PROVIDED MATERIAL

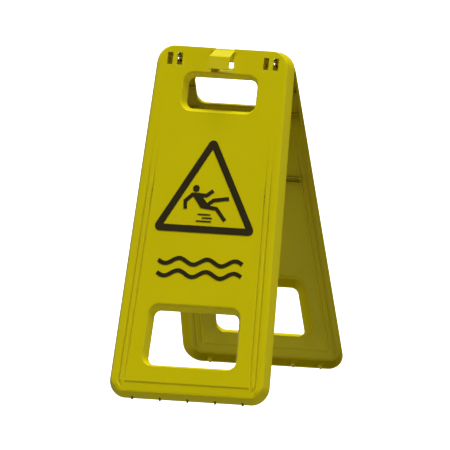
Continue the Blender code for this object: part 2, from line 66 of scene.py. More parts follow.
# Panel, as in the CAD model
HINGE_HEIGHT = 0.600
HINGE_DEPTH = 0.0184
STOP_GAP = 0.0003
LENGTH = 0.6237
LOW_HALF = 0.1495
HIGH_HALF = 0.1264
LOW_RADIUS = 0.032
HIGH_RADIUS = 0.0315
REAR_DROP = 0.0045                            # the rear panel's top edge is this much lower
WALL = 0.0024
RIM_DEPTH = 0.018
LIP = 0.0012
LIP_ROUND = 0.0005
ROUND_SHARE = 0.3                             # of that radius, at the middle point of the round
FLARES = (0.0085, 0.0098, 0.0)                # of the rim: sides, bottom, top
FACE_LEGS = (0.0085, 0.0036, 0.0008)          # of the fillet between rim and face, along the face
RIM_LEG = 0.0026                              # of the same fillet, along the rim
INNER_LEG = 0.0036                            # of the fillet on the back of the skin
INNER_GAP = 0.0003                            # between that fillet and the relief

# The bead between two grooves. 0 is the middle of the outer groove, 1 of the inner one.
RELIEF_SIDE = (0.0220, 0.0098)
RELIEF_LOW = (0.0166, 0.0109)
RELIEF_SPAN = (-0.30, 1.34)
TOP_SHARE = 0.35                              # of the side inset that the rings keep at the top
GROOVE_HALF = 0.30
GROOVE_DEPTH = 0.0024
BEAD_RISE = 0.0003
SMALL_RADIUS = 0.0045                         # least corner radius of a ring
GROOVE_FADE = (0.475, 0.330)                  # heights at which they start and are full
BEAD_FADE = (0.480, 0.440)

# Along the bottom they give way to a band that is lower than the field and falls towards the rim
BAND_STEP = (1.14, 0.80)                      # places between which it drops from the field
BAND_FOOT = 0.0011                            # depth below that step
BAND_END = 0.0016                             # depth at the rim
BAND_FADE = 0.012                             # height over which it ends up the corners

# Openings: lower and upper half width, lower and upper height, corner radius. Tapers of their
# collars and legs of the fillets, along the face: sides, bottom, top.
HANDLE = (0.0694, 0.0694, 0.510, 0.578, 0.019)
HANDLE_TAPERS = (0.006, 0.006, 0.006)
HANDLE_LEGS = (0.0016, 0.0012, 0.0034)
WINDOW = (0.0887, 0.0850, 0.057, 0.166, 0.0195)
WINDOW_TAPERS = (0.0072, 0.0037, 0.0092)
WINDOW_LEGS = (0.0016, 0.0012, 0.0040)
OPENINGS = ((HANDLE, HANDLE_TAPERS, HANDLE_LEGS), (WINDOW, WINDOW_TAPERS, WINDOW_LEGS))
COLLAR_DEPTH = 0.0162
COLLAR_LEG = 0.0024                           # of the same fillets, along the wall
COLLAR_ROOT = 0.0012                          # leg of the fillet between collar and inner face
RIDGE = (0.0010, 0.0052, 0.0012)              # round that root: inner and outer reach, rise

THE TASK
Please repeat word for word the lines above that run from the beginning through the line containing "BEAD_FADE = (0.480, 0.440)", keeping both the first and that last line.

TASK SOLUTION
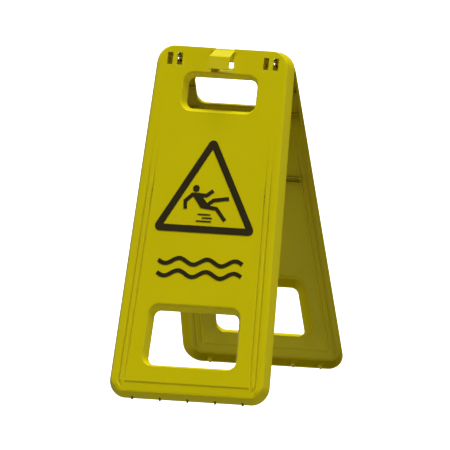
Continue the Blender code for this object: part 2, from line 66 of scene.py. More parts follow.
# Panel, as in the CAD model
HINGE_HEIGHT = 0.600
HINGE_DEPTH = 0.0184
STOP_GAP = 0.0003
LENGTH = 0.6237
LOW_HALF = 0.1495
HIGH_HALF = 0.1264
LOW_RADIUS = 0.032
HIGH_RADIUS = 0.0315
REAR_DROP = 0.0045                            # the rear panel's top edge is this much lower
WALL = 0.0024
RIM_DEPTH = 0.018
LIP = 0.0012
LIP_ROUND = 0.0005
ROUND_SHARE = 0.3                             # of that radius, at the middle point of the round
FLARES = (0.0085, 0.0098, 0.0)                # of the rim: sides, bottom, top
FACE_LEGS = (0.0085, 0.0036, 0.0008)          # of the fillet between rim and face, along the face
RIM_LEG = 0.0026                              # of the same fillet, along the rim
INNER_LEG = 0.0036                            # of the fillet on the back of the skin
INNER_GAP = 0.0003                            # between that fillet and the relief

# The bead between two grooves. 0 is the middle of the outer groove, 1 of the inner one.
RELIEF_SIDE = (0.0220, 0.0098)
RELIEF_LOW = (0.0166, 0.0109)
RELIEF_SPAN = (-0.30, 1.34)
TOP_SHARE = 0.35                              # of the side inset that the rings keep at the top
GROOVE_HALF = 0.30
GROOVE_DEPTH = 0.0024
BEAD_RISE = 0.0003
SMALL_RADIUS = 0.0045                         # least corner radius of a ring
GROOVE_FADE = (0.475, 0.330)                  # heights at which they start and are full
BEAD_FADE = (0.480, 0.440)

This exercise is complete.